> **Data section**

══════════

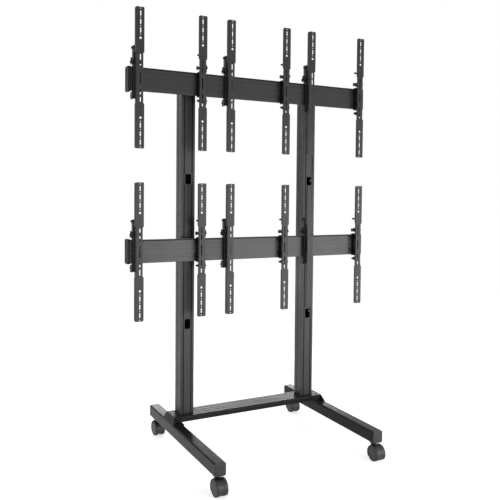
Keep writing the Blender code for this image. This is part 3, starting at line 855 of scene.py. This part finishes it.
def makeArm():
    front = arm["channelFront"]
    depth = arm["channelDepth"] - front
    width = arm["slotWidth"]
    reach, start = arm["reach"], arm["extensionStart"]
    channelPoints = bentOutline(arm["channelInner"], arm["channelOuter"], front, arm["channelLip"], depth)
    channel = drawSolid("channel", 2, -arm["channelEnd"], 2 * arm["channelEnd"], channelPoints)
    cutAway(channel, *[addSlot(0.004, z, width, long) for z, long in arm["channelSlots"]])
    shells = [channel]
    inner, outer = arm["extensionInner"], arm["extensionOuter"]
    wide = bentOutline(inner, outer, 0, arm["extensionLip"], arm["extensionFlange"])
    extension = drawSolid("extension", 2, start, reach - start, wide)
    slots = [addSlot(0.002, z, width, arm["extensionSlotLength"]) for z in arm["extensionSlots"]]
    slots.append(addSlot(0.002, arm["roundHole"], arm["roundHoleWidth"]))
    slots += [addSlot(0.002, z, arm["smallHoleWidth"]) for z in arm["smallHoles"]]
    slots += [addSlot(0.002, z, 2.1 * screw["radius"]) for z in arm["screws"]]
    cut = arm["extensionChamfer"]
    for x, sign in ((-outer, 1), (inner, -1)):
        for z, rise in ((reach, -1), (start, 1)):
            side, end = x - sign * 0.001, z - rise * 0.001
            corner = [(side, end), (x + sign * cut, end), (side, z + rise * cut)]
            slots.append(drawSolid("corner", 1, -0.01, 0.05, corner))
    cutAway(extension, *slots)
    softened(extension, 0.0004, 1, 50)
    softened(channel, 0.0004, 1, 50)
    shells += [extension, copied(extension, "extension", Matrix.Scale(-1, 4, up))]
    for shell in shells:
        painted(shell, powderCoatedSteel)
    # two screws hold each extension on the channel
    for z in arm["screws"]:
        shells += [screwAt((0, 0.0004, z)), screwAt((0, 0.0004, -z))]
    return joined("displayArm", *shells)


# rail hooks: a side plate and a web behind the arm, hooked over and under the rail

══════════

> **Task to carry out**
Restate every line of the data word for word.

> **Finished exercise**
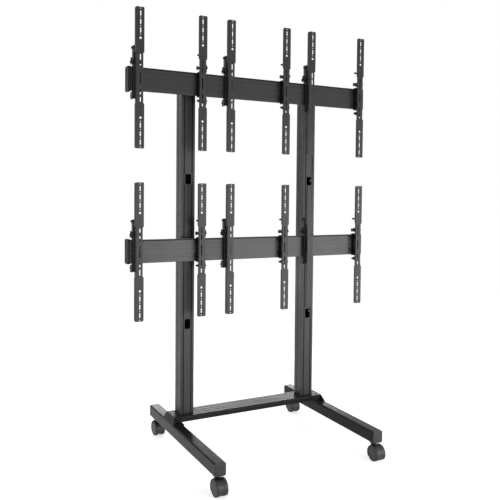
Keep writing the Blender code for this image. This is part 3, starting at line 855 of scene.py. This part finishes it.
def makeArm():
    front = arm["channelFront"]
    depth = arm["channelDepth"] - front
    width = arm["slotWidth"]
    reach, start = arm["reach"], arm["extensionStart"]
    channelPoints = bentOutline(arm["channelInner"], arm["channelOuter"], front, arm["channelLip"], depth)
    channel = drawSolid("channel", 2, -arm["channelEnd"], 2 * arm["channelEnd"], channelPoints)
    cutAway(channel, *[addSlot(0.004, z, width, long) for z, long in arm["channelSlots"]])
    shells = [channel]
    inner, outer = arm["extensionInner"], arm["extensionOuter"]
    wide = bentOutline(inner, outer, 0, arm["extensionLip"], arm["extensionFlange"])
    extension = drawSolid("extension", 2, start, reach - start, wide)
    slots = [addSlot(0.002, z, width, arm["extensionSlotLength"]) for z in arm["extensionSlots"]]
    slots.append(addSlot(0.002, arm["roundHole"], arm["roundHoleWidth"]))
    slots += [addSlot(0.002, z, arm["smallHoleWidth"]) for z in arm["smallHoles"]]
    slots += [addSlot(0.002, z, 2.1 * screw["radius"]) for z in arm["screws"]]
    cut = arm["extensionChamfer"]
    for x, sign in ((-outer, 1), (inner, -1)):
        for z, rise in ((reach, -1), (start, 1)):
            side, end = x - sign * 0.001, z - rise * 0.001
            corner = [(side, end), (x + sign * cut, end), (side, z + rise * cut)]
            slots.append(drawSolid("corner", 1, -0.01, 0.05, corner))
    cutAway(extension, *slots)
    softened(extension, 0.0004, 1, 50)
    softened(channel, 0.0004, 1, 50)
    shells += [extension, copied(extension, "extension", Matrix.Scale(-1, 4, up))]
    for shell in shells:
        painted(shell, powderCoatedSteel)
    # two screws hold each extension on the channel
    for z in arm["screws"]:
        shells += [screwAt((0, 0.0004, z)), screwAt((0, 0.0004, -z))]
    return joined("displayArm", *shells)


# rail hooks: a side plate and a web behind the arm, hooked over and under the rail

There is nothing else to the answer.